The State Bank of Pakistan (SBP) has kept its key policy rate unchanged at 11% following the latest Monetary Policy Committee (MPC) meeting. This marks the fourth consecutive session where the central bank has maintained a pause in monetary easing, reflecting caution amid persistent inflationary risks and a slow-paced recovery.
Inflation Risks Limit Rate Cuts
The MPC previously reduced the policy rate by one percentage point to 11% in May 2025. Since then, the central bank has chosen to hold the rate steady as inflationary pressures intensified due to flood-related crop losses and disruptions in trade.
Economists believe that while the SBP has room to maintain its current stance, ongoing inflation driven by food shortages and import constraints leaves little margin for further easing.
Recent floods across Punjab severely affected farmlands and industrial operations, pushing prices upward.
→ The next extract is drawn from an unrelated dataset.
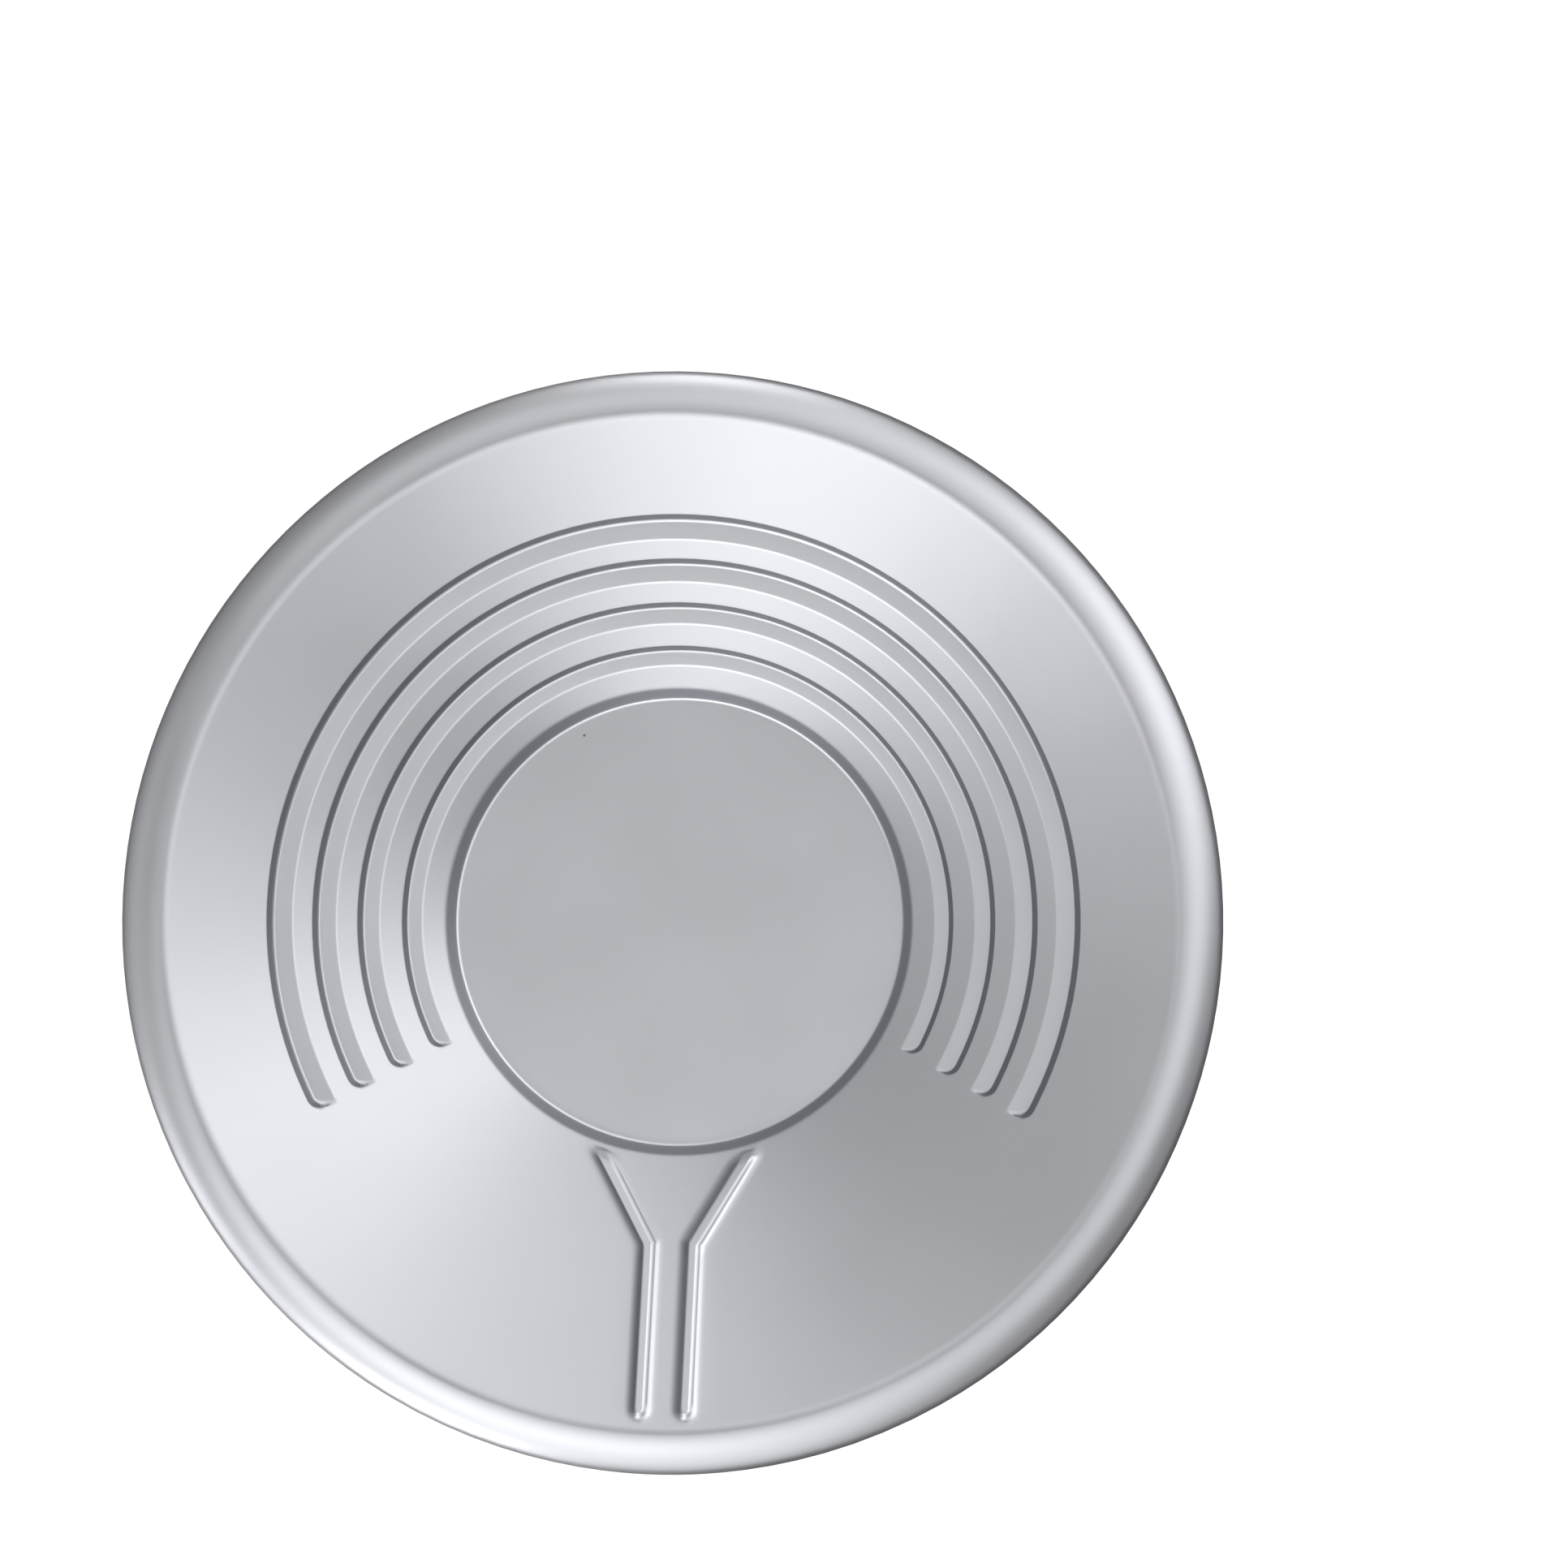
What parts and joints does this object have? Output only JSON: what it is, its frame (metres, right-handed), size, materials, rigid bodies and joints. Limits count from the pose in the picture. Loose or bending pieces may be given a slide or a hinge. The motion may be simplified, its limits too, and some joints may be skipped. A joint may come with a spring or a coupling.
{
  "type": "gold pan",
  "caption": "Round gold pan of thin satin sheet metal with trapping riffles round one side, a ribbed pouring funnel opposite and a rolled rim closed over a wire.",
  "frame": {"origin": "centre of the flat base's underside", "axes": "+Z out of the bowl, +Y towards the middle of the riffles, -Y towards the pouring funnel, +X to the right when looking down into the pan with the riffles at the top"},
  "size_m": [0.3556, 0.3556, 0.0568],
  "materials": {
    "pan_sheet": "satin, fine-grained, lightly worn",
    "hem_wire": "drawn galvanised wire, dull grey"
  },
  "bodies": {
    "root": {"pan_shell": "pan_sheet", "rim_wire": "hem_wire"}
  },
  "joints": []
}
Moreover, the closure of border crossings with Afghanistan since early October has disrupted food supply chains, leading to a surge in prices of key staples such as tomatoes and apples.
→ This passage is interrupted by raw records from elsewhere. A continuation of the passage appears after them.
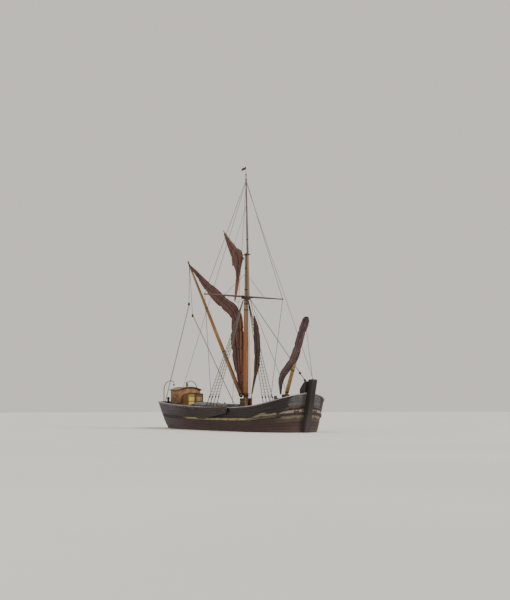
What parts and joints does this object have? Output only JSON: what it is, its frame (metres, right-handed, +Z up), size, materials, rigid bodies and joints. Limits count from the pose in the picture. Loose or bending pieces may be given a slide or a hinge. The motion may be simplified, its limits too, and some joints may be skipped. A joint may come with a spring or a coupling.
{
  "type": "sailing barge",
  "caption": "Weathered flat-bottomed sailing barge with mast, topmast, sprit and topped-up bowsprit, sails brailed and furled, leeboards, and a small cabin aft.",
  "frame": {"origin": "underside of the flat bottom, on the centreline, 11.6 m forward of the after end of the planking at the rail", "axes": "+X towards the bow, +Y to port, +Z up"},
  "size_m": [24.5065, 7.6, 22.104],
  "materials": {
    "tarred_planking": "matt, tarred and worn",
    "deck_planking": "bare and weathered",
    "weathered_rail": "bare and weathered",
    "ochre_wale": "worn paint",
    "dark_oak": "matt",
    "oiled_pine": "oiled",
    "pale_spar": "oiled, greying",
    "tanned_canvas": "tanned canvas",
    "cabin_varnish": "worn varnish",
    "cream_paint": "worn paint",
    "tarred_rope": "tarred rope",
    "rusty_iron": "rusty",
    "hatch_cloth": "tarpaulin over boards"
  },
  "bodies": {
    "hull": {"hull": "tarred_planking", "deck": "deck_planking", "rail_starboard": "weathered_rail", "bulwark_starboard": "tarred_planking", "wale_starboard": "ochre_wale", "rail_port": "weathered_rail", "bulwark_port": "tarred_planking", "wale_port": "ochre_wale", "stem_post": "dark_oak", "transom": "tarred_planking", "sternpost": "dark_oak", "knighthead_starboard": "dark_oak", "knighthead_port": "dark_oak", "wheel_stand": "cabin_varnish", "main_hatch_coaming": "cabin_varnish", "main_hatch_cover": "hatch_cloth", "fore_hatch_coaming": "cabin_varnish", "fore_hatch_cover": "hatch_cloth", "cabin_side_starboard": "cabin_varnish", "cabin_side_port": "cabin_varnish", "cabin_aft_wall": "cabin_varnish", "cabin_front_wall": "cabin_varnish", "cabin_roof": "cabin_varnish", "companion": "cabin_varnish", "stovepipe": "rusty_iron", "mast_case": "dark_oak", "mainmast": "oiled_pine", "topmast": "pale_spar", "mast_cap": "rusty_iron", "trestle": "dark_oak", "crosstree": "pale_spar", "topsail": "tanned_canvas", "foresail": "tanned_canvas", "bowsprit_bitts": "dark_oak", "windlass_bitts": "dark_oak", "main_horse": "dark_oak", "shroud_fore_starboard": "tarred_rope", "shroud_aft_starboard": "tarred_rope", "shroud_fore_port": "tarred_rope", "shroud_aft_port": "tarred_rope", "forestay": "tarred_rope"},
    "rudder": {"rudder": "dark_oak"},
    "wheel": {"steering_wheel": "dark_oak"},
    "door_starboard": {"companion_door_starboard": "cream_paint"},
    "door_port": {"companion_door_port": "cream_paint"},
    "vane": {"masthead_vane": "tarred_rope"},
    "sprit_and_mainsail": {"sprit": "pale_spar", "mainsail": "tanned_canvas"},
    "bowsprit_and_jib": {"bowsprit": "pale_spar", "jib": "tanned_canvas"},
    "windlass": {"windlass_barrel": "dark_oak"},
    "leeboard_starboard": {"leeboard_starboard": "dark_oak"},
    "leeboard_port": {"leeboard_port": "dark_oak"},
    "davit_starboard": {"davit_starboard": "rusty_iron"},
    "davit_port": {"davit_port": "rusty_iron"}
  },
  "joints": [
    {"name": "rudder_swing", "type": "hinge", "parent": "hull", "child": "rudder", "pos_m": [-11.442, 0, 1], "axis": [-0.3093, 0, 0.951], "range_deg": [-36, 36]},
    {"name": "wheel_turn", "type": "hinge", "parent": "hull", "child": "wheel", "pos_m": [-11.04, 0, 2.9], "axis": [1, 0, 0], "range_deg": [-360, 360]},
    {"name": "door_starboard_swing", "type": "hinge", "parent": "hull", "child": "door_starboard", "pos_m": [-7.529, -0.74, 2.5], "axis": [0, 0, -1], "range_deg": [0, 100]},
    {"name": "door_port_swing", "type": "hinge", "parent": "hull", "child": "door_port", "pos_m": [-7.529, 0.74, 2.5], "axis": [0, 0, 1], "range_deg": [0, 100]},
    {"name": "vane_turn", "type": "hinge", "parent": "hull", "child": "vane", "pos_m": [1.72, 0, 21.4], "axis": [0, 0, 1], "continuous": true},
    {"name": "sprit_swing", "type": "hinge", "parent": "hull", "child": "sprit_and_mainsail", "pos_m": [1.75, 0, 2.7], "axis": [0, 0, 1], "range_deg": [-36, 36]},
    {"name": "bowsprit_topping", "type": "hinge", "parent": "hull", "child": "bowsprit_and_jib", "pos_m": [8.95, -0.64, 2.64], "axis": [0, 1, 0], "range_deg": [0, 49]},
    {"name": "windlass_turn", "type": "hinge", "parent": "hull", "child": "windlass", "pos_m": [7.9, 0, 2.1358], "axis": [0, 1, 0], "continuous": true},
    {"name": "leeboard_starboard_drop", "type": "hinge", "parent": "hull", "child": "leeboard_starboard", "pos_m": [3.65, -2.955, 1.65], "axis": [0, -1, 0], "range_deg": [0, 38]},
    {"name": "leeboard_port_drop", "type": "hinge", "parent": "hull", "child": "leeboard_port", "pos_m": [3.65, 2.955, 1.65], "axis": [0, -1, 0], "range_deg": [0, 38]},
    {"name": "davit_starboard_swing", "type": "hinge", "parent": "hull", "child": "davit_starboard", "pos_m": [-10.65, -1.7, 2.2], "axis": [0, 0, 1], "range_deg": [-100, 100]},
    {"name": "davit_port_swing", "type": "hinge", "parent": "hull", "child": "davit_port", "pos_m": [-10.65, 1.7, 2.2], "axis": [0, 0, 1], "range_deg": [-100, 100]}
  ],
  "couplings": [
    {"joint": "wheel_turn", "follows": "rudder_swing", "ratio": 10}
  ]
}
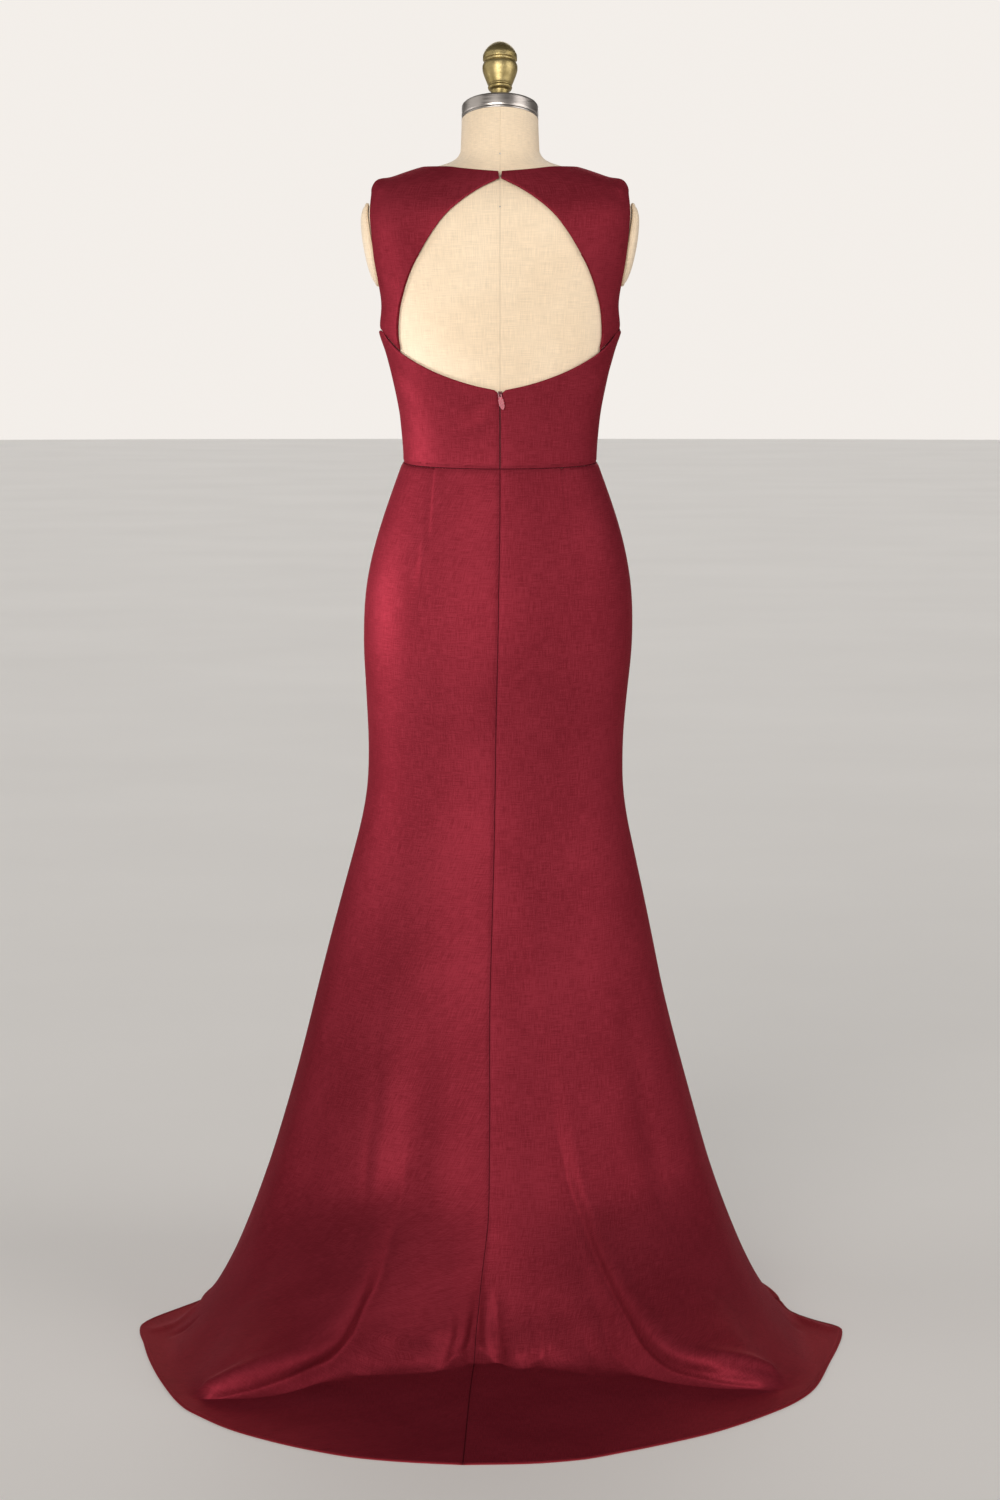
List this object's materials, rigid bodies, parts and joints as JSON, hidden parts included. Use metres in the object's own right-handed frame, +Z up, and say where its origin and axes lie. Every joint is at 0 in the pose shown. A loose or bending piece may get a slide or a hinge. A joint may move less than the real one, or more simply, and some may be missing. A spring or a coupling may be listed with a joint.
{
  "type": "maxi dress on a limbless dress form with stand",
  "caption": "Sleeveless fishtail maxi dress with a keyhole back, a short zip and a sweep train, worn by a limbless linen dress form on a round stand.",
  "frame": {"origin": "centre of the stand's base plate, on the floor", "axes": "+Z up along the stand, +Y the way the form faces, so the keyhole back and the train look towards -Y, +X the form's right side"},
  "size_m": [0.857, 0.9865, 1.5652],
  "materials": {
    "crepe": "burgundy crepe with a soft satin sheen",
    "linen_cover": "cream linen, plain weave",
    "brushed_steel": "brushed round the band",
    "aged_brass": "aged, satin",
    "black_iron": "black satin paint",
    "painted_zip": "burgundy lacquer",
    "painted_pull": "burgundy lacquer, glossy",
    "silver_wire": "bright nickel"
  },
  "bodies": {
    "dress_and_form": {"back_bodice_left": "crepe", "back_bodice_right": "crepe", "back_yoke_left": "crepe", "back_yoke_right": "crepe", "bodice_front": "crepe", "form_arm_plate_left": "linen_cover", "form_arm_plate_right": "linen_cover", "form_finial": "aged_brass", "form_neck_cap": "brushed_steel", "form_torso": "linen_cover", "neck_eye": "silver_wire", "neck_hook": "silver_wire", "skirt_back_left": "crepe", "skirt_back_right": "crepe", "skirt_front": "crepe", "stand_base": "black_iron", "stand_flange": "black_iron", "stand_pole": "brushed_steel", "zip_slider": "painted_zip"},
    "pull": {"zip_pull": "painted_pull"}
  },
  "joints": [
    {"name": "zip_pull_swing", "type": "hinge", "parent": "dress_and_form", "child": "pull", "pos_m": [0, -0.10005, 1.1342], "axis": [-1, 0, 0], "range_deg": [0, 150]}
  ]
}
Flood Impact and Food Inflation
The SBP had earlier warned that post-flood inflation might exceed the target range of 5% to 7%. Pakistan’s headline inflation climbed to 5.6% in September, up two percentage points from the previous month. These developments have prompted the central bank to proceed carefully with its monetary strategy.
While recent months saw a decline in inflation due to reduced global oil prices and improved supply conditions, analysts expect temporary spikes in prices owing to the base effect from last year’s low readings.
Analysts Expect Continued Caution
Financial experts suggest that the SBP is likely to maintain its current rate until economic conditions stabilize further. Analysts anticipate that the next rate adjustment may come in the last quarter of fiscal year 2026 if inflation subsides and economic growth strengthens.
Since June 2024, the SBP has reduced interest rates by a cumulative 1,100 basis points from the peak of 22%, achieved when inflation hovered near 40%. The most recent reduction was made in May, followed by consecutive pauses in June, July, September, and now October.
Despite easing inflation earlier this year, the central bank aims to preserve a real interest margin of around 300 basis points, ensuring stability amid uncertainty in global and domestic markets.
Looking ahead, the SBP appears committed to a steady approach. The balance between supporting economic growth and managing inflation remains delicate. With lingering risks from natural disasters, trade disruptions, and fluctuating commodity prices, policymakers are expected to prioritize price stability while cautiously supporting recovery.